# Start of Available data

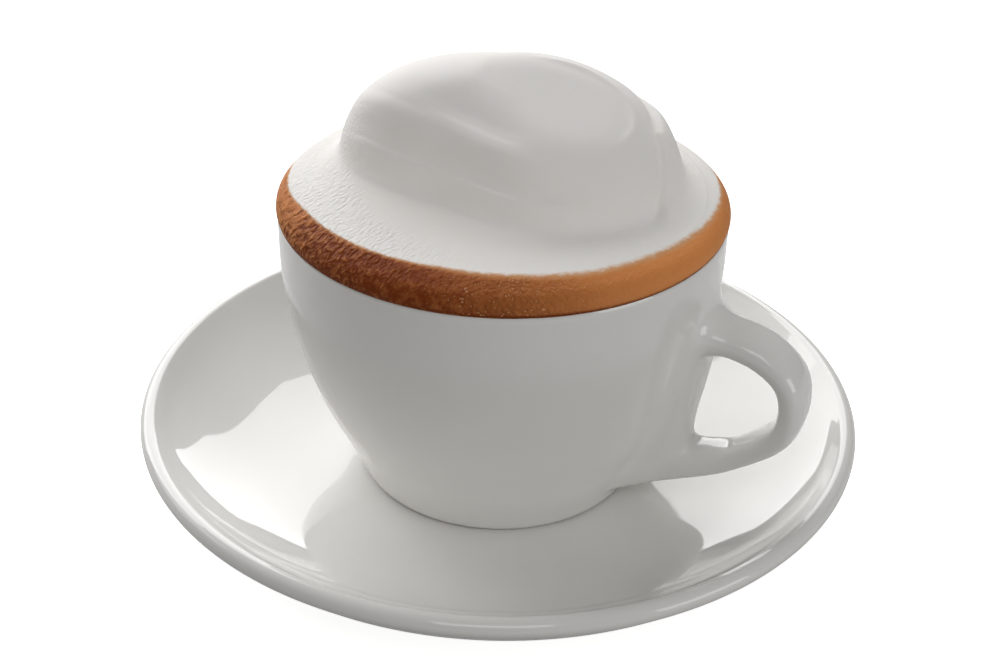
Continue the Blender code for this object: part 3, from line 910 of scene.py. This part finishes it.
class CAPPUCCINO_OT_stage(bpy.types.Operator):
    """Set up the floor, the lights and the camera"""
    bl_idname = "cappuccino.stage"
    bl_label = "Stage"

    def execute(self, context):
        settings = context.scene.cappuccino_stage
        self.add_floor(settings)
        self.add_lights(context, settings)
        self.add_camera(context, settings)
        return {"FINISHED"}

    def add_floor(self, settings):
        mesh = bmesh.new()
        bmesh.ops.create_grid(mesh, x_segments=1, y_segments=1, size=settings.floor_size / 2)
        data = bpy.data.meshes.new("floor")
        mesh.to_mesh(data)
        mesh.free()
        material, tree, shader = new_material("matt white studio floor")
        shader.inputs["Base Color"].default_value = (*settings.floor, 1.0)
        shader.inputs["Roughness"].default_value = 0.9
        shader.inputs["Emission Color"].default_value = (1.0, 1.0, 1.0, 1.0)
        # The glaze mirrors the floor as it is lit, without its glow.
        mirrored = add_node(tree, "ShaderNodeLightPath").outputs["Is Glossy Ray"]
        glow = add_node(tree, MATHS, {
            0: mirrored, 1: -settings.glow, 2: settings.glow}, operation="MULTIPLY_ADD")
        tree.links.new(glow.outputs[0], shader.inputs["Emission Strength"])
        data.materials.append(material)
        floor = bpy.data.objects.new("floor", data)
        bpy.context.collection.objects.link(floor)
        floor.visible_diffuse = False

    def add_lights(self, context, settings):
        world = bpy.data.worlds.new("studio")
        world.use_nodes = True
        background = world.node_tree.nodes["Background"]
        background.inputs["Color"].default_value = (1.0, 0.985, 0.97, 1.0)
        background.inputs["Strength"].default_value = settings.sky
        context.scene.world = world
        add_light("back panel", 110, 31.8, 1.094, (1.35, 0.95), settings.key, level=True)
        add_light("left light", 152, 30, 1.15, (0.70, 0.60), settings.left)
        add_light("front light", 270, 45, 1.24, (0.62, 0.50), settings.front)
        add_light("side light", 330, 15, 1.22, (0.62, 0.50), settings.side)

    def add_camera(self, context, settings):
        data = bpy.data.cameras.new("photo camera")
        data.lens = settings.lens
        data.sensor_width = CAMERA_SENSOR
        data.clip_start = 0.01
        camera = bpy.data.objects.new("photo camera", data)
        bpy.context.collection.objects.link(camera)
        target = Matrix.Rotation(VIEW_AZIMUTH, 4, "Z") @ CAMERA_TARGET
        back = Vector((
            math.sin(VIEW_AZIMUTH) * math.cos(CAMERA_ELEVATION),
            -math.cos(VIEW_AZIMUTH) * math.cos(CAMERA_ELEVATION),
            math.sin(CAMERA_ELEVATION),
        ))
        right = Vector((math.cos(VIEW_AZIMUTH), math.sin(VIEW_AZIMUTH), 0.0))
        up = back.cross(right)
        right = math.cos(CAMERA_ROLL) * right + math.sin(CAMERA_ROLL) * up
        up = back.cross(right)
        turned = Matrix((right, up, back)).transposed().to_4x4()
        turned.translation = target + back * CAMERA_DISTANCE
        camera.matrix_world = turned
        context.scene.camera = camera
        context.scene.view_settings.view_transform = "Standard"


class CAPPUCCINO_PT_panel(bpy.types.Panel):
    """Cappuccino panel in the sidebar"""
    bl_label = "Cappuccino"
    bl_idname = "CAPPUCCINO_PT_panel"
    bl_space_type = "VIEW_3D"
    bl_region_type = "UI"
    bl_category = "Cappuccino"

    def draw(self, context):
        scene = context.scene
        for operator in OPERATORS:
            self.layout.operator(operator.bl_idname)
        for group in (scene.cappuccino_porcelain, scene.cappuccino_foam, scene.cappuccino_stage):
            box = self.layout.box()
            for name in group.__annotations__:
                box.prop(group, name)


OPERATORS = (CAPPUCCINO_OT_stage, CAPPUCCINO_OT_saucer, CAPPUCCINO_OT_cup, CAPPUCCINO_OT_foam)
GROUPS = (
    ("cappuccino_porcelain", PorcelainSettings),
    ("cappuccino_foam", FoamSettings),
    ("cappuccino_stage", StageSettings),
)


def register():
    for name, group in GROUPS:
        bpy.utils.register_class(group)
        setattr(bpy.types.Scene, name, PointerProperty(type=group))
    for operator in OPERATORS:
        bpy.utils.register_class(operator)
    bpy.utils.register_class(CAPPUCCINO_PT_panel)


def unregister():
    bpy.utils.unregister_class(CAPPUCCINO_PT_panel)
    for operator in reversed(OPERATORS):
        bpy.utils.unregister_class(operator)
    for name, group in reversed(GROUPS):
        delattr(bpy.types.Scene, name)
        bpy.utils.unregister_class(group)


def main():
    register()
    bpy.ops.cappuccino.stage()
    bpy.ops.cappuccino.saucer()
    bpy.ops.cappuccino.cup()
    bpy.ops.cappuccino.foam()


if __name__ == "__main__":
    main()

# End of Available data
# Start of Available data

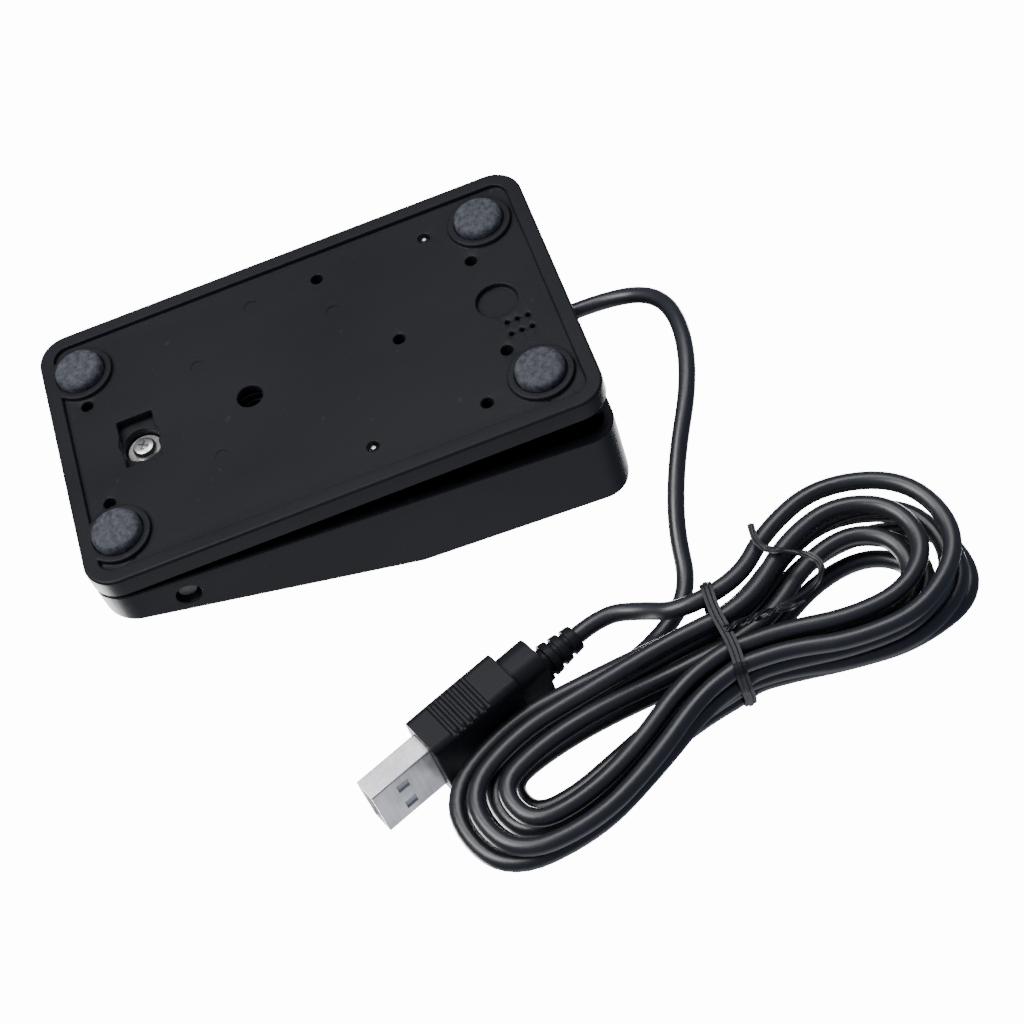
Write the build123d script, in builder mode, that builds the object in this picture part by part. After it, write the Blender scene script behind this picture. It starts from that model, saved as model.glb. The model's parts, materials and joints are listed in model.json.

# End of Available data
# Start of Available data

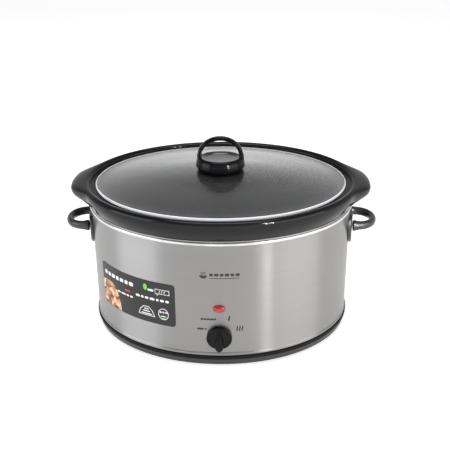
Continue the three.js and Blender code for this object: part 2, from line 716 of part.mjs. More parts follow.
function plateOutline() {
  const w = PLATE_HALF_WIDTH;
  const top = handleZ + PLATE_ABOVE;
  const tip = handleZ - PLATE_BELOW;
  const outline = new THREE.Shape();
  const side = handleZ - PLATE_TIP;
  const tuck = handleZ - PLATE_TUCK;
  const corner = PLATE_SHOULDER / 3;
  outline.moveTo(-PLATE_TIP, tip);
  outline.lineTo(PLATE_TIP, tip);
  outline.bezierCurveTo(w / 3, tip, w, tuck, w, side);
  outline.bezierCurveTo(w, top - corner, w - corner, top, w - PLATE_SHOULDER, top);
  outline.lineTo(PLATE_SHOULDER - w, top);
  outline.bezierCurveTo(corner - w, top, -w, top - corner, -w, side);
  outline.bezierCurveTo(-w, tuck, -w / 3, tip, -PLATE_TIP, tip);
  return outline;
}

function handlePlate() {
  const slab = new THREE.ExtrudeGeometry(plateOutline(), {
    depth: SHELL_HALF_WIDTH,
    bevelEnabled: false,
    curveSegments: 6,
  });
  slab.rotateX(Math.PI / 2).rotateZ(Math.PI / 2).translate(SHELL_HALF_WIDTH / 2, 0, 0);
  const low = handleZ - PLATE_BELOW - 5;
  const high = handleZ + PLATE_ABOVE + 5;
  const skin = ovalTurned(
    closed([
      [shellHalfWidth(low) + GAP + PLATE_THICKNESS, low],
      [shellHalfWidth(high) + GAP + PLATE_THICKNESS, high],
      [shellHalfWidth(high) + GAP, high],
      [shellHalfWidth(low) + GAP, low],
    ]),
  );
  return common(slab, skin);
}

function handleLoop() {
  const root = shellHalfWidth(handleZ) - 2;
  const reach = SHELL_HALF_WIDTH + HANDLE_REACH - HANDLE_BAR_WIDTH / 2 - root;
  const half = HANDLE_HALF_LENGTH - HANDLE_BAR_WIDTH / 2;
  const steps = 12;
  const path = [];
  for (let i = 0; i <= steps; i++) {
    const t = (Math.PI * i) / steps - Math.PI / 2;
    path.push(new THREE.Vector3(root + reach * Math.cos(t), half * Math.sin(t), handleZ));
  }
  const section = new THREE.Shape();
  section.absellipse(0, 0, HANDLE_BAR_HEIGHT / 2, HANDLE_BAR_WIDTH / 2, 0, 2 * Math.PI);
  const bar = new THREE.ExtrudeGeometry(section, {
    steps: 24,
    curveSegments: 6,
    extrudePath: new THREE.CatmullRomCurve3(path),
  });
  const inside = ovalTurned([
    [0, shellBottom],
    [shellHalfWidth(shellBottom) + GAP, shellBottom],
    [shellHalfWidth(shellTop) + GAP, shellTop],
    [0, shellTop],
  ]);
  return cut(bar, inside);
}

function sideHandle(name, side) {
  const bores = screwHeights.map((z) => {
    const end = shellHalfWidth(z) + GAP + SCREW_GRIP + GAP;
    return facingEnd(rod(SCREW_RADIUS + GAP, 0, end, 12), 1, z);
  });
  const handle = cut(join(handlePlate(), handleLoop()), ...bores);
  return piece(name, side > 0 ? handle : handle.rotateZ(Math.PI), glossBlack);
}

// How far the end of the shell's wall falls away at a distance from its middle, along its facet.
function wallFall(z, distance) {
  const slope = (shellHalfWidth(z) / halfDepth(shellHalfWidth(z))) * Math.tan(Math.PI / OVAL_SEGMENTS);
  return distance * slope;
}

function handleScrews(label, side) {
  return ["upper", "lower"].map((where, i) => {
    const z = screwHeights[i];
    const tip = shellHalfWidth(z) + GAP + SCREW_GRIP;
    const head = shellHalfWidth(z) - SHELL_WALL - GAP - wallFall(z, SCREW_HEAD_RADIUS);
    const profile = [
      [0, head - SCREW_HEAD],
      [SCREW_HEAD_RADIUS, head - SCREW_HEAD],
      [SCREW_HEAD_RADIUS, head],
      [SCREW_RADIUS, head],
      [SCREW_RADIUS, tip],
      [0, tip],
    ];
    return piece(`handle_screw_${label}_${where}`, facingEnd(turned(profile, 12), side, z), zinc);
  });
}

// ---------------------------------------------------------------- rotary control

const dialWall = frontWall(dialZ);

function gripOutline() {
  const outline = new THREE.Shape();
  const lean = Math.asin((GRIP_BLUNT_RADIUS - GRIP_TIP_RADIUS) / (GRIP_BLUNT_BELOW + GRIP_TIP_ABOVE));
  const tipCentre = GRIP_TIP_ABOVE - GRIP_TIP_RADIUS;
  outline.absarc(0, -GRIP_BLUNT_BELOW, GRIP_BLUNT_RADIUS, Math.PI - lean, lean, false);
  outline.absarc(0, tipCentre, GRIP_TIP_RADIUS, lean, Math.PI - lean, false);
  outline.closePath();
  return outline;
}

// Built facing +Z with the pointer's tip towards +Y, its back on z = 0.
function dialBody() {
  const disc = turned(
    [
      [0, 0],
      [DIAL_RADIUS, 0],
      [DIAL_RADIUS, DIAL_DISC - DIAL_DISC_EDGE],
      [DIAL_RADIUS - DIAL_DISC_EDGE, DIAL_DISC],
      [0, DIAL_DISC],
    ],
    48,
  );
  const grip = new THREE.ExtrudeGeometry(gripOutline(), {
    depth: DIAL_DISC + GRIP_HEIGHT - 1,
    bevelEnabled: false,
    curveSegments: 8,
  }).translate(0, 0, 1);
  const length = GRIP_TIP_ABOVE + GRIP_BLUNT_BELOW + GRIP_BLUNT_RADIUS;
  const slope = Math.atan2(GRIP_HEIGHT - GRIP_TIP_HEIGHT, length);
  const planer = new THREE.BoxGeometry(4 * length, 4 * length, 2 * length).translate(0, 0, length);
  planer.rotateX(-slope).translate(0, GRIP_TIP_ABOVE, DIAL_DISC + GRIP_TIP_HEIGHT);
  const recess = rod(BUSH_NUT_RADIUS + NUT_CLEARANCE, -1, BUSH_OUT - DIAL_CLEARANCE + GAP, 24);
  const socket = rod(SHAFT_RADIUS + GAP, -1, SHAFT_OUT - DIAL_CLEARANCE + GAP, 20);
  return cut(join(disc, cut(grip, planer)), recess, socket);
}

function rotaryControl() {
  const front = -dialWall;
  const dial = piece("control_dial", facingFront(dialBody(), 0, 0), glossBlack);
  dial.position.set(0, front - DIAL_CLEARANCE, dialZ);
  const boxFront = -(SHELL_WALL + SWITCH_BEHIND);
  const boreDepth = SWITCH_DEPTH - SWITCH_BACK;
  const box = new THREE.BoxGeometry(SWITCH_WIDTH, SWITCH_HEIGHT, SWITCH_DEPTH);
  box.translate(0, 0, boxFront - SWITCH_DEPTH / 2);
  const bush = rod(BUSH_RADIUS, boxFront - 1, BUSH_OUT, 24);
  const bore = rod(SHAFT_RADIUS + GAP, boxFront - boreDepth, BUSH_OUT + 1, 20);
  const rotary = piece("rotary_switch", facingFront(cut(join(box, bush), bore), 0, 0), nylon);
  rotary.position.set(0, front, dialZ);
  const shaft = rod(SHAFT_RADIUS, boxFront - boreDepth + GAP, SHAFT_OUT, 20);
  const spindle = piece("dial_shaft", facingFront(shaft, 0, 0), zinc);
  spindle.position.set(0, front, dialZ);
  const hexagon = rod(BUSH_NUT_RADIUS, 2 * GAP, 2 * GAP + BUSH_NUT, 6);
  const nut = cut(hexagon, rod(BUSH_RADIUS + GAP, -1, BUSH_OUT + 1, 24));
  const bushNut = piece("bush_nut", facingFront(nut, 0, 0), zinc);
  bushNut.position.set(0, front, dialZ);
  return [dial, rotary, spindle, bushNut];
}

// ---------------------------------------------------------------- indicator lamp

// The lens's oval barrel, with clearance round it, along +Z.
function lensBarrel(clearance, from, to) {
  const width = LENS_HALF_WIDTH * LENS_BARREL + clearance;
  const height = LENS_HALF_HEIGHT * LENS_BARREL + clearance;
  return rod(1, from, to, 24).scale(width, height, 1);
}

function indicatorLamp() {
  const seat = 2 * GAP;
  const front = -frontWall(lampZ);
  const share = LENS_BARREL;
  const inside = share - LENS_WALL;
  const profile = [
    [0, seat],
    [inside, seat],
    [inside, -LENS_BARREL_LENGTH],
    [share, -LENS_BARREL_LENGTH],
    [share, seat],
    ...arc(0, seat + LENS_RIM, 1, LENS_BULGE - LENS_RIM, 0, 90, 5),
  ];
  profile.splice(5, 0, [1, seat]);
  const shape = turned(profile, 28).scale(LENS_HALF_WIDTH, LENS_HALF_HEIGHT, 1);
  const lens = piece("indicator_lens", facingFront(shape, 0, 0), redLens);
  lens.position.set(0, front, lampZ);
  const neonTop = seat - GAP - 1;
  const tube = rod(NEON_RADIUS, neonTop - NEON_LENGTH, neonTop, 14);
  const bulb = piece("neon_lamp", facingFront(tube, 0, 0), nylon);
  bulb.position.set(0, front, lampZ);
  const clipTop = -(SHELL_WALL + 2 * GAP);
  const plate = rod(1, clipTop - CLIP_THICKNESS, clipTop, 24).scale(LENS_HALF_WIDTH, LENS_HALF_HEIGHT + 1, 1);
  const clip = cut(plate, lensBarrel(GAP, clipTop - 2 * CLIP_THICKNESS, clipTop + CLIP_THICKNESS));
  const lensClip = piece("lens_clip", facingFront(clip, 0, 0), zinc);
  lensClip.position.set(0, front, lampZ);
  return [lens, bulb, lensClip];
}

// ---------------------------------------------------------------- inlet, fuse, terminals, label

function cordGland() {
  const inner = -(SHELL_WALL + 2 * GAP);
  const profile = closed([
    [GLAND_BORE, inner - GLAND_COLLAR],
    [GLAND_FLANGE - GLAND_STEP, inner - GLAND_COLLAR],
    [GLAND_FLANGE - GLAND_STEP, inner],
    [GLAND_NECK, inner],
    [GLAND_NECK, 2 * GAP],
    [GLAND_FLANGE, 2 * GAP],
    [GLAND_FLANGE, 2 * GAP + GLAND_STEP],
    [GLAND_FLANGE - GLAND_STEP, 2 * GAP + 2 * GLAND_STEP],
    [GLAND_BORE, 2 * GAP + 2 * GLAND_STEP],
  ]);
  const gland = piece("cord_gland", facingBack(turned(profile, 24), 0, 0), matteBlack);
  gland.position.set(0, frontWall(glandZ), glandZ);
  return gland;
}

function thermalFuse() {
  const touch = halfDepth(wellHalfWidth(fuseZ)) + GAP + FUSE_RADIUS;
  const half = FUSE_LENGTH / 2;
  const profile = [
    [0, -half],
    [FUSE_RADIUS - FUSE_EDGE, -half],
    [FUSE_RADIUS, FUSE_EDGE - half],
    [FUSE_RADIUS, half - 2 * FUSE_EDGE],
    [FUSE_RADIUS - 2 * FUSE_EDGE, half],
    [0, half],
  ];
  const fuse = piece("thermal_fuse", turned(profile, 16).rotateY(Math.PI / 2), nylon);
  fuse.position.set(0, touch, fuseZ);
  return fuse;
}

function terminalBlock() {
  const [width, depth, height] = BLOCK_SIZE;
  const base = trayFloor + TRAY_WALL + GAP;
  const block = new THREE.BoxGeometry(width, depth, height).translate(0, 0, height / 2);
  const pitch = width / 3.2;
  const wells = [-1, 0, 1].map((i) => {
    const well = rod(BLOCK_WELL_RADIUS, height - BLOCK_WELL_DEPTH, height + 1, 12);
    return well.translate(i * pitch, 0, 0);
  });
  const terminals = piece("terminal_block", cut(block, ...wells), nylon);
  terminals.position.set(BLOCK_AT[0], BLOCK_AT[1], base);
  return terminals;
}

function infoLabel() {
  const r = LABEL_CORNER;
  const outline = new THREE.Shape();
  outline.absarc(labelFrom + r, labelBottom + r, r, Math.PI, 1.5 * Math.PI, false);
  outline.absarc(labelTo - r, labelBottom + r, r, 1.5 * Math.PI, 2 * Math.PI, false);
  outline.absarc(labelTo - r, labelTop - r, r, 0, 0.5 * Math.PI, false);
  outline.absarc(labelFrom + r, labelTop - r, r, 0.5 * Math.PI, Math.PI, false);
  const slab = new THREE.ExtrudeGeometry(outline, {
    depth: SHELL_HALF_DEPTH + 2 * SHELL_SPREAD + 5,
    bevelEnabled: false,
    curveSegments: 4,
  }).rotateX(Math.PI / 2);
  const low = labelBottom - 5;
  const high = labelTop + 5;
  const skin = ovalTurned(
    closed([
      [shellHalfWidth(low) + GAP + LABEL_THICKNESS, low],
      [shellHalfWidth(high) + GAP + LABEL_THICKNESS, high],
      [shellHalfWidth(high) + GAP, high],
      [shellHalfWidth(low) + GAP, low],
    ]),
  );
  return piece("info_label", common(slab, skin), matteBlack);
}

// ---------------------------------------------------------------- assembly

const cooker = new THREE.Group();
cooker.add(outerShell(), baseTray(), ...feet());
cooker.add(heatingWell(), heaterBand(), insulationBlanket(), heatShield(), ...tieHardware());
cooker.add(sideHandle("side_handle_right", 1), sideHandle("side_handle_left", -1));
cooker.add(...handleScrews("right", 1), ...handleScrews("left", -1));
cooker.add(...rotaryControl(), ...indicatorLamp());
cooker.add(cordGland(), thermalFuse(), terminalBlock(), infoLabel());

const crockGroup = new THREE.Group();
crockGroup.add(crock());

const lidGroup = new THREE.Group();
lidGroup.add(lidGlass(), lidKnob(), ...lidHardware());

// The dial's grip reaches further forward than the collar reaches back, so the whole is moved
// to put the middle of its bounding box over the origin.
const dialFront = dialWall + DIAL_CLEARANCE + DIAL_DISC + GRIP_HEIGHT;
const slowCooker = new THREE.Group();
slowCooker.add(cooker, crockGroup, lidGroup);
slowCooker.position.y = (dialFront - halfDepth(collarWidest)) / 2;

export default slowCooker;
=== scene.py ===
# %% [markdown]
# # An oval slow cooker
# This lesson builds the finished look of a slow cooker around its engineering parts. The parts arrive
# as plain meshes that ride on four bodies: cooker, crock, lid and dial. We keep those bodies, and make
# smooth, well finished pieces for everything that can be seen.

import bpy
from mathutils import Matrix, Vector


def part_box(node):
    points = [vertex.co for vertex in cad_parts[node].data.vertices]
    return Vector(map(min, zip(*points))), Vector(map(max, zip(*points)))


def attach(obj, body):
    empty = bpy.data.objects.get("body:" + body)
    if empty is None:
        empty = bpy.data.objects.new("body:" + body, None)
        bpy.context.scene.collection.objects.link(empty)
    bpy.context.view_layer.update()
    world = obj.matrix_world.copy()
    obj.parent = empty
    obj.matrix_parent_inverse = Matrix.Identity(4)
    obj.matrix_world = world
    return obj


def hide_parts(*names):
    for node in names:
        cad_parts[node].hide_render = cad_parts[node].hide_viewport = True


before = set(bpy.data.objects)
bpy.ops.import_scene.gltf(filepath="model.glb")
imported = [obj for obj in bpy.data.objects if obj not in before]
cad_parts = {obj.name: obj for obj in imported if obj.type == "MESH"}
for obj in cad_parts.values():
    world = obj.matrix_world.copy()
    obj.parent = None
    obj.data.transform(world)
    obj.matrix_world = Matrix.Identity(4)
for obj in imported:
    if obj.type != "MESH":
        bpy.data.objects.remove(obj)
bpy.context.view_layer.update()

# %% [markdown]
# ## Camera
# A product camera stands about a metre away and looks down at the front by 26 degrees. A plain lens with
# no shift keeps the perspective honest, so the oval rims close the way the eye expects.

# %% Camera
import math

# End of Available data

### Aim
Above are the records; from them, give again exactly the lines from the one containing "whole is moved" to the one containing "from mathutils import Matrix, Vector", both lines included, and nothing more.

### Finished exercise
// The dial's grip reaches further forward than the collar reaches back, so the whole is moved
// to put the middle of its bounding box over the origin.
const dialFront = dialWall + DIAL_CLEARANCE + DIAL_DISC + GRIP_HEIGHT;
const slowCooker = new THREE.Group();
slowCooker.add(cooker, crockGroup, lidGroup);
slowCooker.position.y = (dialFront - halfDepth(collarWidest)) / 2;

export default slowCooker;
=== scene.py ===
# %% [markdown]
# # An oval slow cooker
# This lesson builds the finished look of a slow cooker around its engineering parts. The parts arrive
# as plain meshes that ride on four bodies: cooker, crock, lid and dial. We keep those bodies, and make
# smooth, well finished pieces for everything that can be seen.

import bpy
from mathutils import Matrix, Vector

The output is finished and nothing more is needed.